Ebb & Flow Focus

OXFORD - Just over five years ago, Europe's entrepreneurial bioscience companies had very little choice if they wanted to access public equity. It was either a case of cranking up the air miles and go for an IPO on NASDAQ, or wait until the company could meet the stringent requirements associated with admission to Europe's senior bourses; which would entail a very long wait.

Since then, a whole range of options has sprung up and now aspiring companies look to be spoilt for choice. The past two years have witnessed the emergence of London's Alternative Investment Market (AIM), the pan-European NASDAQ clone EASDAQ, and several new junior markets created by the main exchanges in Paris, Frankfurt, Brussels and Amsterdam, which are organizing themselves into a pan-European network of high growth markets. Scandinavian exchanges are also admitting bioscience stocks.

Moreover, NASDAQ looks poised to take a more aggressive position within Europe in the coming months. The big question is: do European biotech companies risk losing out long term because no market is able to develop a high quality sector with enough critical mass to sustain it?

Starting gun

The London Stock Exchange was the first European market to consider the needs of entrepreneurial biotech companies when exchange officials recognized they were in danger of losing a whole new high growth sector to North America.

The warning bells really started ringing in 1992 when Cantab Pharmaceuticals (LSE:CTB, NASDAQ:CNTBY; Cambridge, U.K.) announced that it needed to raise public equity and was going to NASDAQ to do it. Soon after, British Biotech (LSE:BBG, BBIOY; Oxford, U.K.) was able to complete a dual listing on NASDAQ and the LSE, but only after London officials agreed to relax the listing rules.
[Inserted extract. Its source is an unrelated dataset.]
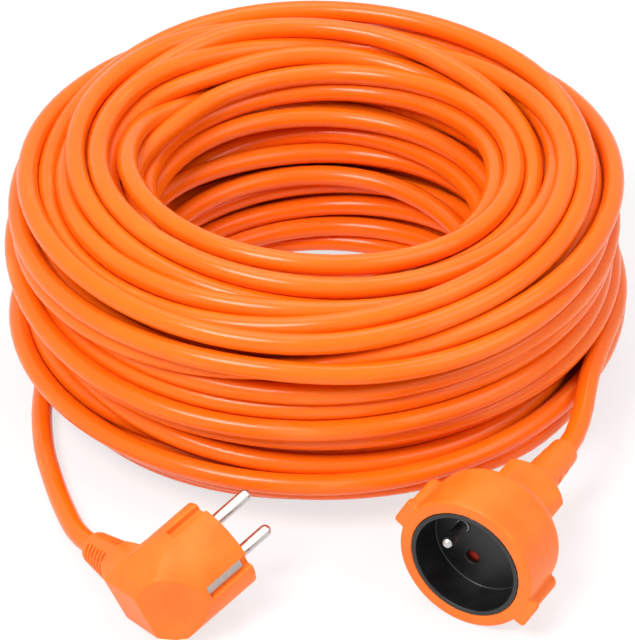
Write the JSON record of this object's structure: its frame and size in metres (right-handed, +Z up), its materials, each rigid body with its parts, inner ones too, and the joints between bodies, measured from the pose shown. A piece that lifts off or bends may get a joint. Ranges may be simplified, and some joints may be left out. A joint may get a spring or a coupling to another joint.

Indeed, probably the most significant event in the development of the U.K. biotech sector was the relaxation in 1993 of LSE listing rules for research-based companies, the so-called Chapter 20 rules (see A3). However, even though the Chapter 20 rules have enabled many companies to raise public capital, gaining a full listing remains difficult.

But if the financing environment for U.K. biotech companies was considered bad, the situation in continental Europe had been nothing short of disastrous. Spotting this gap in supply of equity capital, the European Venture Capital Association announced that it would attempt to create EASDAQ as a distinct pan-European exchange to cater to entrepreneurially managed growth companies with international aspirations.

The EASDAQ announcement galvanized other exchanges into action. And before EASDAQ's screens could come on, London had established AIM. And the Paris Bourse, which originally had been in talks with the EASDAQ founders, had not only launched Le Nouveau Marche as its own high tech high growth-focused exchange, it was also finalizing plans for a pan-European network of new markets backed by the main bourses.

"We are pleased that there is now growing competition to cater for small-to-medium sized companies," said Katie Morris, chief executive at CISCO, the London-based lobby organization for smaller companies. "Monopolistic stock exchanges were just focusing on the large cap companies, while small companies, particularly those in high tech areas, suffered because of their size and the fact they were misunderstood."